Believe it or not, despite a batting average over .300, albeit in a truncated Major League demonstration, slick-fielding shortstop Alcides Escobar actually fell three spots from 2009's list.
This drop also came after Escobar won the batting title in the Venezuela League this winter. Escobar practically sprayed the ball all over South America while posting a .393 batting average. He added an on-base percentage of .440, which was good for fifth in the league.
Add in his 16 steals (third in the league), and it becomes quite evident that Escobar was busy displaying all of his tools this winter.
This offseason, Doug Melvin cleared the way for Escobar to seize the starting shortstop job when J.J. Hardy was traded to the Minnesota Twins for new starting centerfielder Carlos Gomez.
Hardy had a terrible season in 2009, even earning a demotion to the minors for a brief stay. The end result was Hardy being jettisoned to Milwaukee's interleague "regional" rival and Escobar assuming the role of the Next Big Thing.
By all accounts a stellar defender, Escobar's bat definitely took longer to be considered ready for the big leagues. In fact, some people still don't think it's quite ready and that Escobar may only accumulate a .260/.300/.350 type of line.
Let's just say I hope those naysayers out there have a decent recipe for crow.
Prediction: Obviously, Escobar will be filled in as position No. 6 on manager Ken Macha's Opening Day lineup card. Where he'll hit in the order is a bit of a mystery for now, however.
With the teammates that make up the rest of the order, Escobar really has the chance to be hitting in one of four spots in the order to begin 2010. Those spots are two, six, seven, or eight.
I personally believe that Escobar will eventually settle in to either one or two, but that might take some time, especially given Macha's propensity for letting young guys gain experience by batting lower in the lineup.

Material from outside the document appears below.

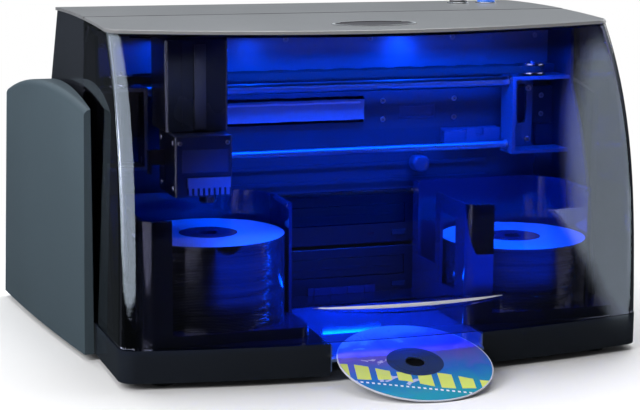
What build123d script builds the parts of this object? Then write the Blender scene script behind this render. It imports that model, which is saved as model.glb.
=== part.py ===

Escobar's best chance to start the year off in the two-hole would be to follow the Casey McGehee blueprint of tearing the cover off the ball all spring long. Even still, I expect Macha to slot Escobar in at No. 7 to begin the regular season.
As far as his long-term prospects? Shortstop is the latest rockstar position in the majors, and Escobar could fit right in with the game's best if he reaches the potential that scout after scout has seen in him.
Do I see Escobar's No. 21 hanging underneath the track of Miller Park's retractable roof next to Nos. 19 and 4?
Not yet, but winning a Rookie of the Year Award in 2010 would be a good way to begin changing my mind.